***** Material provided
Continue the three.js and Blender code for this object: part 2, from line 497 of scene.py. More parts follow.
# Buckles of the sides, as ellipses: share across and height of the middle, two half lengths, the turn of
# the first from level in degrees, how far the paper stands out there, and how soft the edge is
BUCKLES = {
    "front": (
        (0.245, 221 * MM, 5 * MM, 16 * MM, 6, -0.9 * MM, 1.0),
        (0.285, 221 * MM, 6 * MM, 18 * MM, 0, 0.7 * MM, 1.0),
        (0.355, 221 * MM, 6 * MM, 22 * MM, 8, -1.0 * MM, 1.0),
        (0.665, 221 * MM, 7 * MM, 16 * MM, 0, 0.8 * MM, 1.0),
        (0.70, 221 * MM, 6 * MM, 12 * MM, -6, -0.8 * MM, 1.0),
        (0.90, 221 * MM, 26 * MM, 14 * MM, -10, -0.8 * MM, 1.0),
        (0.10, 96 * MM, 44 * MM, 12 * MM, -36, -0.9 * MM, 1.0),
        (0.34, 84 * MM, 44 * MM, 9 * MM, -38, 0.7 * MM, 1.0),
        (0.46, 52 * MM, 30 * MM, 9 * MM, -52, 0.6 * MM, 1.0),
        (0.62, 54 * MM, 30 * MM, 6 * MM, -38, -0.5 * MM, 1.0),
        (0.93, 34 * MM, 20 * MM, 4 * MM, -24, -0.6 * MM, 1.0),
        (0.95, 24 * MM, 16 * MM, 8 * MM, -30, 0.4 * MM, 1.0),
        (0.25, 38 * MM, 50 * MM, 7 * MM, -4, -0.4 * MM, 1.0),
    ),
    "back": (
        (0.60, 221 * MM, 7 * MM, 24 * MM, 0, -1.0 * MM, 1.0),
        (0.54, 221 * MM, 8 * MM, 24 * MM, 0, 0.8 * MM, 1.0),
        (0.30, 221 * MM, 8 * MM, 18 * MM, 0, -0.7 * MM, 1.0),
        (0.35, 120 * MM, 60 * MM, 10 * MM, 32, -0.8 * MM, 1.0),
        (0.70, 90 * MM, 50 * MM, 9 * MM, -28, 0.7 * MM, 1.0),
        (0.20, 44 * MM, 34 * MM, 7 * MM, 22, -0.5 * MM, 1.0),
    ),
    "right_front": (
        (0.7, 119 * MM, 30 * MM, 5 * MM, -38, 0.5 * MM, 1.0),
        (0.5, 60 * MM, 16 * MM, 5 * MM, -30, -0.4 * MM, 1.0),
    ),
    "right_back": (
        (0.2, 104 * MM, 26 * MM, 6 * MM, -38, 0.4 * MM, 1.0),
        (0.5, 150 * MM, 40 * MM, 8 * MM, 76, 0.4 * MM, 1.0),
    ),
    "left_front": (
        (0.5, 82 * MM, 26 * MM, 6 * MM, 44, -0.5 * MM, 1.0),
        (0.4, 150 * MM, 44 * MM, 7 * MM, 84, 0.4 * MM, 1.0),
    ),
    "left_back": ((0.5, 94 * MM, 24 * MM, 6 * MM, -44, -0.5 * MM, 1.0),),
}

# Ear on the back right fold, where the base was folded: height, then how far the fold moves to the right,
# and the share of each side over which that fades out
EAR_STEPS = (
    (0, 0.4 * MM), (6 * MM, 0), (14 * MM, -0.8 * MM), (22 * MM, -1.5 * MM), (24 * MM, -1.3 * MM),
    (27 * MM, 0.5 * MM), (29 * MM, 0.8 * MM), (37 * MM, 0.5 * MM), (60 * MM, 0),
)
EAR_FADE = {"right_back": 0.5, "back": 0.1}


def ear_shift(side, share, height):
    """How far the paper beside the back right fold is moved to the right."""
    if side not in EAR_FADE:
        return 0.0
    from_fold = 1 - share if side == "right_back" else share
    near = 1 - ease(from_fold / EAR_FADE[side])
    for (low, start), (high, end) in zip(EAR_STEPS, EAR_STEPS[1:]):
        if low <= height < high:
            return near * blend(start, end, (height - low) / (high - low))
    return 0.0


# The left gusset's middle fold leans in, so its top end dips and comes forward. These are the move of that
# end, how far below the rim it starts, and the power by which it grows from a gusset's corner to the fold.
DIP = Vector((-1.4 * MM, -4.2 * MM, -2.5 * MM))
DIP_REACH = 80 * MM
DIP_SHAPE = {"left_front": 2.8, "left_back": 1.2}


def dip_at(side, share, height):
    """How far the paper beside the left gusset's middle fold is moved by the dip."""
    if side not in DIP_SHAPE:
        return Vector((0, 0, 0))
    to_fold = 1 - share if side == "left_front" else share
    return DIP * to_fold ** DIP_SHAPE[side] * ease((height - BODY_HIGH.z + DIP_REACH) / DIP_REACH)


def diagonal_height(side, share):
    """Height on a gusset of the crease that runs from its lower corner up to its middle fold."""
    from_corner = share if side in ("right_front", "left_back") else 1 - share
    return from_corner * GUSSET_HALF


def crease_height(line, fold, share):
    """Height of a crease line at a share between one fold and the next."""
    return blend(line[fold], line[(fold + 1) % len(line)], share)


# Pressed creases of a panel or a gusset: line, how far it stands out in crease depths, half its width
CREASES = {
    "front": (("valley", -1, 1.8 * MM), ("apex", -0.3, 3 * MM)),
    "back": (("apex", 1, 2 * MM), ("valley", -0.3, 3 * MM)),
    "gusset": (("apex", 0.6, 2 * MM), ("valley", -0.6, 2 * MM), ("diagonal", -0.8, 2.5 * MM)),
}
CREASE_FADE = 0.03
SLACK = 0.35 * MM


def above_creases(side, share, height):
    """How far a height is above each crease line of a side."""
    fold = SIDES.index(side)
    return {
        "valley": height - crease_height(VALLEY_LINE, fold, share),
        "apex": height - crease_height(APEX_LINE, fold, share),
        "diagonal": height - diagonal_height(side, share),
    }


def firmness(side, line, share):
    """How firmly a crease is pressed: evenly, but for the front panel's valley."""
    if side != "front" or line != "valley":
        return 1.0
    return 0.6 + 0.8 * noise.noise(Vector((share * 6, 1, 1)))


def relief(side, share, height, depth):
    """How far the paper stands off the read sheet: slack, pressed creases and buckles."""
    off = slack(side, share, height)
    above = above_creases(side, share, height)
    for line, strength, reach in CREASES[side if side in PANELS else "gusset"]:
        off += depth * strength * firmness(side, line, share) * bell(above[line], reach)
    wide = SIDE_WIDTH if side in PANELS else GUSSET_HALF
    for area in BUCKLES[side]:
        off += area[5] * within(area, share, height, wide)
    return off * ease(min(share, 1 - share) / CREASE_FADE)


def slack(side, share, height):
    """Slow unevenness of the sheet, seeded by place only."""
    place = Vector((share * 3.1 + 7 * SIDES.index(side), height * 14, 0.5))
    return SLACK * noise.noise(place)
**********
***** Material provided
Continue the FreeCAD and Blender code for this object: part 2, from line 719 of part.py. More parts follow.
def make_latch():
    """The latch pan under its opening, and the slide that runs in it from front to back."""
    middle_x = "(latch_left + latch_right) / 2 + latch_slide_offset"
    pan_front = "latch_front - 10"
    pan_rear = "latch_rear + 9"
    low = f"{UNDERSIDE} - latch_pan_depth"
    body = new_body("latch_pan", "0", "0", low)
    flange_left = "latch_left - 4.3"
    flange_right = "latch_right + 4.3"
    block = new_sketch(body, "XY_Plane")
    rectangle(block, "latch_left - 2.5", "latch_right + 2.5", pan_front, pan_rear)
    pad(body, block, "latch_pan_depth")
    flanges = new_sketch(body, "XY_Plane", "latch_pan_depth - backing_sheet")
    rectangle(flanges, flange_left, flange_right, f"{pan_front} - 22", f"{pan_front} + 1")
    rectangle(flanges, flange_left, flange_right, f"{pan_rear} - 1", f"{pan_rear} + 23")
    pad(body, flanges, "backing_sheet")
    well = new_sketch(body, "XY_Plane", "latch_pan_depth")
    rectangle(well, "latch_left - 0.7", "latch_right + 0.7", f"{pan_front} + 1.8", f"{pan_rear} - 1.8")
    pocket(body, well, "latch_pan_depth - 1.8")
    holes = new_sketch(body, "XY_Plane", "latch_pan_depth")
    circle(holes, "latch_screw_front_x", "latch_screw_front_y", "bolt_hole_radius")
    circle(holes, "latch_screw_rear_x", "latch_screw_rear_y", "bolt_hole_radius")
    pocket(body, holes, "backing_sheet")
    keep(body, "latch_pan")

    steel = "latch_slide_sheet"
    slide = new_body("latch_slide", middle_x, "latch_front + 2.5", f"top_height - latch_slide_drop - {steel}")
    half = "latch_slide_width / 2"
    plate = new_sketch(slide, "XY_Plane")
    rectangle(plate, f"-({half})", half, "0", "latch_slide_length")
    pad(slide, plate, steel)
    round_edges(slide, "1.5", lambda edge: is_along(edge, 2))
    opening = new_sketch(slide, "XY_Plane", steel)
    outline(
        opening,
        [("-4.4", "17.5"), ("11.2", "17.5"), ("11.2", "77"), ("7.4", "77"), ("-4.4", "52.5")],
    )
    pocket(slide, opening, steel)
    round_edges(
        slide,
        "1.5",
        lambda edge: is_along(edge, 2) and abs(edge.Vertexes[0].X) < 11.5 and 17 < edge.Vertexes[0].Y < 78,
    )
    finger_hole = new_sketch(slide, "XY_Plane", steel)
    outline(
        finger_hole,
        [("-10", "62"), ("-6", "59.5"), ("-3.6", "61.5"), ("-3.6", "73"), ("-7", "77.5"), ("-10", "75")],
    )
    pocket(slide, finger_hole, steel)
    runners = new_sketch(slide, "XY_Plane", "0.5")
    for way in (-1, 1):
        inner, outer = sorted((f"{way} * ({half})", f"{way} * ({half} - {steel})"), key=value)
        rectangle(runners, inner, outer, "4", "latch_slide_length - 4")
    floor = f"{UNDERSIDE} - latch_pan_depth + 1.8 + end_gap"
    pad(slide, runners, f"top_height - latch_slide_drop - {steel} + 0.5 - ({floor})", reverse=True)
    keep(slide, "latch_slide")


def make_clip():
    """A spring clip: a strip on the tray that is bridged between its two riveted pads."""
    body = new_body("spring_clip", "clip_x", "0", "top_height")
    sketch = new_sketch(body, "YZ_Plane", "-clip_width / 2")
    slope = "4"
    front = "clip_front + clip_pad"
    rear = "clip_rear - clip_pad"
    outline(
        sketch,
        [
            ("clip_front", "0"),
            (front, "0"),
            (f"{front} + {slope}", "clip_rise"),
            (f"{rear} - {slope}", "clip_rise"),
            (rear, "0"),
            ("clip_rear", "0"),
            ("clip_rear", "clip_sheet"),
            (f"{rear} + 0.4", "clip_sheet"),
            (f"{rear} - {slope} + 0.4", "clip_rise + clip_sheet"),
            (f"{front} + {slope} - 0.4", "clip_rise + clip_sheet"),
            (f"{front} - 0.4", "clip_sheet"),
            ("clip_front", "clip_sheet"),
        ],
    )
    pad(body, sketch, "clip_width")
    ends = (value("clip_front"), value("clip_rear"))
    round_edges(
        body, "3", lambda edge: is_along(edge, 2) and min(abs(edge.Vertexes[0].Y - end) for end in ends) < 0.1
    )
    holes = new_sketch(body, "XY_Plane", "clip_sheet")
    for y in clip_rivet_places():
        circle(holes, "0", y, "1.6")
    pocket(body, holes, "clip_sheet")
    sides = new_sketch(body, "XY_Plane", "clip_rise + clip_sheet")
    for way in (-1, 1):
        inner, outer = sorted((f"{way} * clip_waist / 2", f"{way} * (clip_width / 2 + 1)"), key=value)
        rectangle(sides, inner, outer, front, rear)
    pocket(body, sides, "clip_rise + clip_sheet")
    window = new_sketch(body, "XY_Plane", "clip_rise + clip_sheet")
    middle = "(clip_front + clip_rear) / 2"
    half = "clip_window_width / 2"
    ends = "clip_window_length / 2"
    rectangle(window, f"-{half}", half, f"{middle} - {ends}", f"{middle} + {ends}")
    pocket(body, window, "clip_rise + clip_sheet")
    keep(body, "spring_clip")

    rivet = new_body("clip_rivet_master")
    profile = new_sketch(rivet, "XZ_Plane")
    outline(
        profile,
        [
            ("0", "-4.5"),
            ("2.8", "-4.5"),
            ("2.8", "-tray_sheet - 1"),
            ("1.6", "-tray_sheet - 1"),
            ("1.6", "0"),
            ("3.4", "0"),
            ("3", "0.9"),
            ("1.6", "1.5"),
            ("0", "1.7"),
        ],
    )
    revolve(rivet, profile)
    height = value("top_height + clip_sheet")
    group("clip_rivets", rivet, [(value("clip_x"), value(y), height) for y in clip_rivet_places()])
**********
**Written instruction**
Copy out the lines that hold "parts".

**Solved exercise**
Continue the three.js and Blender code for this object: part 2, from line 497 of scene.py. More parts follow.
Continue the FreeCAD and Blender code for this object: part 2, from line 719 of part.py. More parts follow.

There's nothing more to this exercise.